La liturgia de este primer domingo de Cuaresma nos invita a caminar con Jesús al desierto. En el desierto se vive de lo esencial. En la soledad maduran las palabras, aprenden a hacerse verdaderas. En la soledad madura el hombre y aprende a crecer para dentro, como dicen que crecen las plantas del desierto.
Que Jesús experimentó la tentación no es una broma; es un dato constatado por los evangelios. Seguramente le acompañó a lo largo de toda su vida, hasta la cruz, aunque los evangelistas la sitúen en el desierto y en cuadro elaborado con finalidad catequética.
La tentación nos habla de la verdad de la Encarnación y del camino humilde que Jesús siguió en su tarea mesiánica. En el fondo, es la tentación con que los creyentes tentamos a Dios pidiéndole que deje de ser el Dios escondido y manifieste su poder y su fuerza para sacarnos de las menesterosidades que acompañan a la existencia humana. Es, también, la tentación en que se refugian muchos no creyentes, para negar a Dios, porque no toleran su aparente silencio ante el sufrimiento de los inocentes.
Nos gustaría un Dios poderoso, evidente, no encarnado en la condición humana; un Dios un poco más razonable, un poco más racional, no el Dios crucificado. “Puesto que eres el Hijo de Dios bájate de la cruz, convierte las piedras en panes, asombra a todos con tu poder, hazte el dueño del mundo”.
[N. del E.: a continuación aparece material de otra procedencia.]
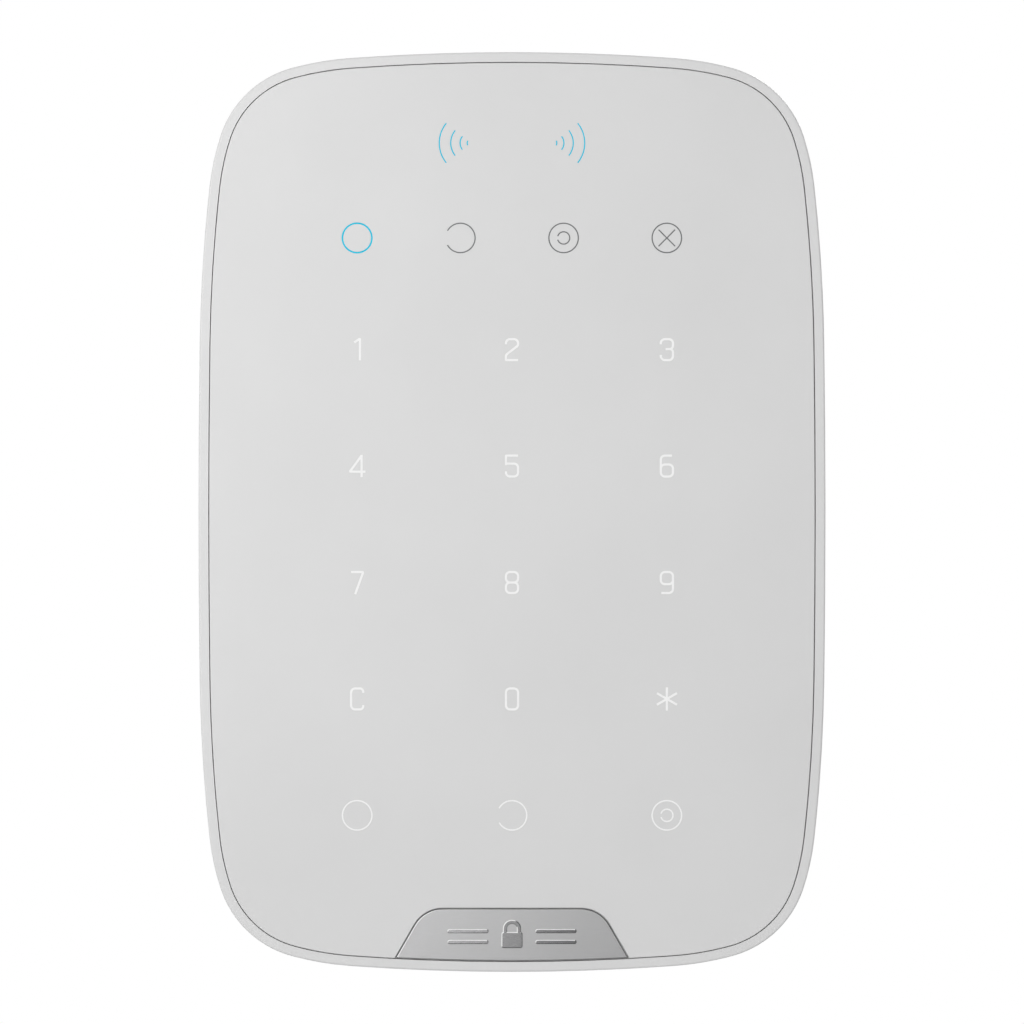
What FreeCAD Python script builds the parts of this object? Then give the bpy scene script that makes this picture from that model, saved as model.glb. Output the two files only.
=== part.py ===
import FreeCAD, Part
import math
import os

# Alarm keypad panel that hangs on a plate screwed to a wall. Millimetres.
# +Z is up, +X is to the right seen from the front, and the front faces -Y.
# The origin is the middle of the four wall screws, in the wall plane (y = 0).

V = FreeCAD.Vector

# ---------------------------------------------------------------- driving dimensions

PANEL_HEIGHT = 165.2
PANEL_DEPTH = 20.0
# The outline is a chain of tangent arcs, from the middle of the top to the middle of a side.
# Each has a radius and the angle it turns through; a last arc closes on the middle of the side.
OUTLINE_ARCS = ((405.7, 4.11), (55.2, 11.13), (18.5, 56.58), (45.1, 11.87), (294.5, 5.5))
CROWN_RADIUS = 7500.0           # the front is a shallow dome

RIM_WIDTH = 1.78                # the housing's edge, seen round the front panel
PARTING_GAP = 0.145
FITTING_GAP = 0.05              # between pieces that sit on each other
SLIP_GAP = 0.1                  # round a button or rod that slides in a hole
RIM_ROUND = 0.35
BACK_ROUND = 1.5
EDGE_BREAK = 0.15
CAST_ROUND = 0.4                # on the outer edges of the plate and the battery cover

LIFT = 8.0                      # the keypad slides this far up to come off its hooks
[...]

Así Dios nos habría revelado, desde la prepotencia, lo que pueden el poder y la fuerza. Hubiéramos sido así poco más que marionetas movidas por la mano invisible del todopoderoso que maneja los hilos. Pero Él ha querido manifestarnos otra fuerza: la del amor, que sólo se revela desde abajo, compartiendo limitaciones y pobrezas. El silencio de Dios no es tal, se ha hecho Palabra elocuente en Jesús, dándose hasta la muerte. El silencio de Dios es también el espacio de nuestra responsabilidad.
Es verdad, como yo decía hace poco, que Jesús hizo algunos milagros forzado por el grito angustioso de los necesitados, por la fe y la confianza irresistible de los que acudían a él; porque la compasión le rompía las entrañas. Aquellos milagros tenían el carácter de signos acreditativos de que el Reino de Dios estaba presente en su vida y que, por tanto, la plenitud de la salvación ya estaba operante en el mundo. Eran, en definitiva, como vislumbre del cielo nuevo y de la tierra nueva presentes ya en su vida y su persona. Pero siempre pedía discreción: “No lo cuentes a nadie”. El Dios de Jesús es desconcertante: “Escándalo para los judíos, que pedían milagros; locura para los paganos, que buscaban sabiduría; fuerza, poder y sabiduría de Dios para los llamados a la salvación”.
La Cuaresma va acompañada de tres signos: La oración, el ayuno y la limosna. La oración nos ayuda a encontrarnos con el Dios escondido y con nosotros mimos. El ayuno abre el corazón y nos invita a la austeridad. La limosna enseña a configurara la vida desde la misericordia y la solidaridad. Frente a la frivolidad, la autosuficiencia y el individualismo, he ahí tres medios eficaces para abrirnos al encuentro con nosotros mismos, con los otros, con Dios. A ello nos invita también Benedicto XVI en su mensaje cuaresmal.